On ne peut que s’indigner face à la criminalisation d’adolescentes via des interrogatoires et exclusions traumatisants, qui se sont produits hors de tout cadre légal, seule une procédure disciplinaire en bonne et due forme pouvant les justifier. Le cabinet de Gabriel Attal a recensé les cas à l’unité près (contrairement aux professeurs manquants dans la moitié des établissements d’enseignement secondaire) et a même communiqué aux journalistes la liste des collèges et lycées concernés, les invitant à y couvrir la rentrée, au mépris de la sérénité et de la sécurité des personnels et élèves, sacrifiés au profit du battage médiatique autour de cette nouvelle chasse aux sorcières. Il s’agit d’un véritable harcèlement institutionnel, commandité par celui-là même qui prétend juger « insupportable qu’un élève aille à l’école la boule au ventre parce qu’il y est harcelé » et faire de cette question une priorité. Un autre exemple éloquent du fameux « en même temps » macroniste.
LAÏCITÉ OU “LAÏCISME” ?
L’interdiction de l’abaya n’a rien à voir avec la laïcité, qui est même bafouée par cette tentative du politique d’étendre unilatéralement le domaine de ce qui serait religieux. Elle relève de ce que le candidat Emmanuel Macron dénonçait lui-même en 2016-2017 sous le nom de « laïcisme », cette « version radicale et extrême de la laïcité qui fait recette sur les peurs contemporaines », et qui cible exclusivement l’Islam, faisant des millions de nos concitoyens musulmans des « ennemis de la République ». En considérant le port de simples tenues vestimentaires comme une atteinte délibérée à la laïcité, une attaque concertée « pour essayer de défier le système républicain », voire même une réminiscence des attaques terroristes de 2015 et de l’assassinat de Samuel Paty, Macron et ses ministres se démasquent, s’appropriant un discours qui était réservé à l’extrême droite la plus haineuse. En soupçonnant des dizaines de milliers d’adolescentes d’être des ennemis de l’intérieur coalisées pour abattre les valeurs républicaines et même des terroristes potentiels face auxquels il faudrait être « intraitable », ils versent dans une schizophrénie d’Etat aussi absurde qu’abjecte dont on ne peut que se dissocier.
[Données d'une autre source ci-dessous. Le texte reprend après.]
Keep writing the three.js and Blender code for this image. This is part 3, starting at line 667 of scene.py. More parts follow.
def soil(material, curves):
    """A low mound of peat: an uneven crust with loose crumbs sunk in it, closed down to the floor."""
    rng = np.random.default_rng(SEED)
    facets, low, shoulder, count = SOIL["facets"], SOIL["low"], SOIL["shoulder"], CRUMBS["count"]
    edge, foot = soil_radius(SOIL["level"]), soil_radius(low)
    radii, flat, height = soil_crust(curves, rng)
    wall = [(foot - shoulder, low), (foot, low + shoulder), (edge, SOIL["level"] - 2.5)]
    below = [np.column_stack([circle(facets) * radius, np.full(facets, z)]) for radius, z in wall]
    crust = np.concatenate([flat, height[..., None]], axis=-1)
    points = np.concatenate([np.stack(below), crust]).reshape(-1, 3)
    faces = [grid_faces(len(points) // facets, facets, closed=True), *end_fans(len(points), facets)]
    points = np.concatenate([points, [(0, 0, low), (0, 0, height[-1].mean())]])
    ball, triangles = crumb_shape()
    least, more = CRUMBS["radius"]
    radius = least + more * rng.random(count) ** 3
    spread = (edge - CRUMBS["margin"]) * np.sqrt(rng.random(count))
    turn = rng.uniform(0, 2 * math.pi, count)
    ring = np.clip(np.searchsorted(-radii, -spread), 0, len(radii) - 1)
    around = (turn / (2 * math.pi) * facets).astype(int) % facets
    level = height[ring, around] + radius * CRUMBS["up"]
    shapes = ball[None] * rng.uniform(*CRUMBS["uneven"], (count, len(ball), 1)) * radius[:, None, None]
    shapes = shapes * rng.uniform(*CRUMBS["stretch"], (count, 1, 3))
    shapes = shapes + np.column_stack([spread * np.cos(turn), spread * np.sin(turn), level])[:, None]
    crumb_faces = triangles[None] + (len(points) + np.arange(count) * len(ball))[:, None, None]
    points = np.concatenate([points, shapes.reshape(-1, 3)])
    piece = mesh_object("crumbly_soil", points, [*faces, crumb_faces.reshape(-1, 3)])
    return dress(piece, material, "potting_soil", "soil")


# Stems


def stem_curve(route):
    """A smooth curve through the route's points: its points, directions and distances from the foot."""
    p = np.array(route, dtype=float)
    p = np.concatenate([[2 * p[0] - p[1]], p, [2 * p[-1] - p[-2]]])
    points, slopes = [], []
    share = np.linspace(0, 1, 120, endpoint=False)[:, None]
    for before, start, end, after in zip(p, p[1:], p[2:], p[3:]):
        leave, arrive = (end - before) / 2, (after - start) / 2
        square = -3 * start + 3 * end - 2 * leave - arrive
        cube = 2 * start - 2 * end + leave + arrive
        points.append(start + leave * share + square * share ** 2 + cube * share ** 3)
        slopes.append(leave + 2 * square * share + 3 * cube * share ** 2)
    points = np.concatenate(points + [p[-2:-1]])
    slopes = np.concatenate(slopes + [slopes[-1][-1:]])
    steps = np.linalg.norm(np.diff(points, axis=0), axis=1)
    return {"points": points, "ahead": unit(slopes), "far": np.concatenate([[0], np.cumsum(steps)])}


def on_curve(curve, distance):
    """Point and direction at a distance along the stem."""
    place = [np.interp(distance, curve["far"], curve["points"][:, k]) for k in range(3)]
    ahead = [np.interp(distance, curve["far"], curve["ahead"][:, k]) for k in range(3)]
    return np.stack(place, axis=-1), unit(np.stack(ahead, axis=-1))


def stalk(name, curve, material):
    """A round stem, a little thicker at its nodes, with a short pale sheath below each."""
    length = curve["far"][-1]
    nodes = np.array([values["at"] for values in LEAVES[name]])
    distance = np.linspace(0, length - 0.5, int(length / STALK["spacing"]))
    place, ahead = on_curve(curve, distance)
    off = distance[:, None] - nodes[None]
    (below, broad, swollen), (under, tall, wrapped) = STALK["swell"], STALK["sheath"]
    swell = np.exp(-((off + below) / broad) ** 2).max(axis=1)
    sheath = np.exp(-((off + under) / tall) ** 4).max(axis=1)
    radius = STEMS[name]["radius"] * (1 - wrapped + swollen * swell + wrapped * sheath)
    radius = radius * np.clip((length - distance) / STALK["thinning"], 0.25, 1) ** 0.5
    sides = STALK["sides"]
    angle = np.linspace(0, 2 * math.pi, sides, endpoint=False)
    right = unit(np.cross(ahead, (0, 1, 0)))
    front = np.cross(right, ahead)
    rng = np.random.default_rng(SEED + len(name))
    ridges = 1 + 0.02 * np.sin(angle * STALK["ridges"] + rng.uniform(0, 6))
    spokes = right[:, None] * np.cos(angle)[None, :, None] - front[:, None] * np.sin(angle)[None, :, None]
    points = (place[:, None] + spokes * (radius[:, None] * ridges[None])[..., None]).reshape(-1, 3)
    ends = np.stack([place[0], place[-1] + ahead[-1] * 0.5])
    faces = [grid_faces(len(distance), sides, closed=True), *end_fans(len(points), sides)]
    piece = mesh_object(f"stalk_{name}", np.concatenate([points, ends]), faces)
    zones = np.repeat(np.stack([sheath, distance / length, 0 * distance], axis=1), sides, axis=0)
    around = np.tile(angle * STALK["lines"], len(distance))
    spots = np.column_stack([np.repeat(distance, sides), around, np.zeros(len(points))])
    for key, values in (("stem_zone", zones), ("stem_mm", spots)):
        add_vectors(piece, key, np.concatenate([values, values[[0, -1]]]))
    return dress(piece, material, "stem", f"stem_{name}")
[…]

Cette logique insidieuse de stigmatisation et d’exclusion était déjà à l’œuvre dans la loi de 2004, à laquelle la CGT Educ’action doit se féliciter de s’être opposée, car elle ne ciblait véritablement que le voile islamique, qualifié de « prosélyte » et « ostentatoire » par un grotesque abus de langage annonciateur des dérives actuelles et à venir.
Loin de faire de l’école un « sanctuaire » préservé, ces mesures de basse politique y propagent le racisme, le sexisme et la haine, et en font un véritable champ de bataille. Cette prétendue volonté d’émancipation par la coercition pour imposer aux collégiennes et lycéennes suspectes une « tenue républicaine » arbitrairement définie bafoue l’égalité de traitement des élèves et le droit imprescriptible de certaines d’entre elles à choisir leur style vestimentaire, les poussant au mal-être et à l’échec scolaire. Faudra-t-il attendre un drame pour que cesse cette « honte » ? Pis encore, ces mesures vexatoires peuvent susciter chez toute une génération d’adolescents & adolescentes, âge particulièrement sensible aux injustices, une défiance et un ressentiment légitimes et lourds de conséquences à l’encontre de l’institution et de ses personnels, transformés en auxiliaires zélés d’une sorte de « police des mœurs » doublée d’une « police de la pensée » sommée de traquer des intentions alléguées derrière d’inoffensives étoffes. Le « communautarisme » et le « séparatisme » prétendument honnis et combattus ne peuvent en sortir que renforcés, à l’instar de l’extrême droite, qui est plus proche du pouvoir que jamais grâce à la caution institutionnelle conférée à ses préjugés, sa rhétorique et ses combats fallacieux, adpotés par un prétendu « arc républicain » qui englobe jusqu’au PCF.
LES VRAIES PRIORITÉS
Cette énième polémique, validée par des chambres d’écho médiatiques dociles et irresponsables, et par une partie de la gauche, éclipse commodément des gros titres d’actualité tous les problèmes criants dont souffrent l’instruction publique, ses personnels et usagers, et qui constituent le combat principal de la CGT Educ’action : pénurie d’enseignants & AESH, suppressions de postes, fermetures de classes et coupes budgétaires incessantes, manque d’attractivité de nos professions sous-payées, conditions de travail difficiles, classes surchargées et surchauffées, sous-dotation des établissements et inadéquation des équipements et locaux, déclassement international au niveau des acquis, réformite aigüe, inflation & paupérisation de la population, avec près de deux mille enfants à la rue, etc. Au lieu de s’attaquer à ces problèmes de fond, le gouvernement préfère poursuivre sa fuite en avant autoritaire et sa politique de destruction délibérée des services publics au profit du privé. Il aura du reste beau jeu de présenter le Service National Universel et l’uniforme, symboles de sa vision réactionnaire de l’école actuellement en cours d’expérimentation, comme la panacée à des problèmes qu’il aura créés de toutes pièces, et qui ne tendent qu’à mettre au pas la jeunesse et diviser davantage la société.
La CGT Educ’action rappelle que chaque individu a le droit fondamental de choisir sa tenue vestimentaire sans être soumis à des restrictions discriminatoires. L’interdiction de l’abaya est une intrusion inacceptable dans l’intimité des élèves, et constitue une atteinte à leur liberté et à leur identité personnelle, qui foule aux pieds l’inclusion, le vivre-ensemble et l’acceptation de la différence officiellement prônées. Les chefs d’établissement, enseignants et personnels de vie scolaire doivent rejeter en bloc ces politiques ignobles, et faire remonter aux sections syndicales locales tous les abus commis. Ces dernières doivent apporter tout leur soutien aux victimes de cet acharnement institutionnel qui bafoue la vocation des personnels éducatifs et salit l’image de la France, et leur proposer un accompagnement juridique.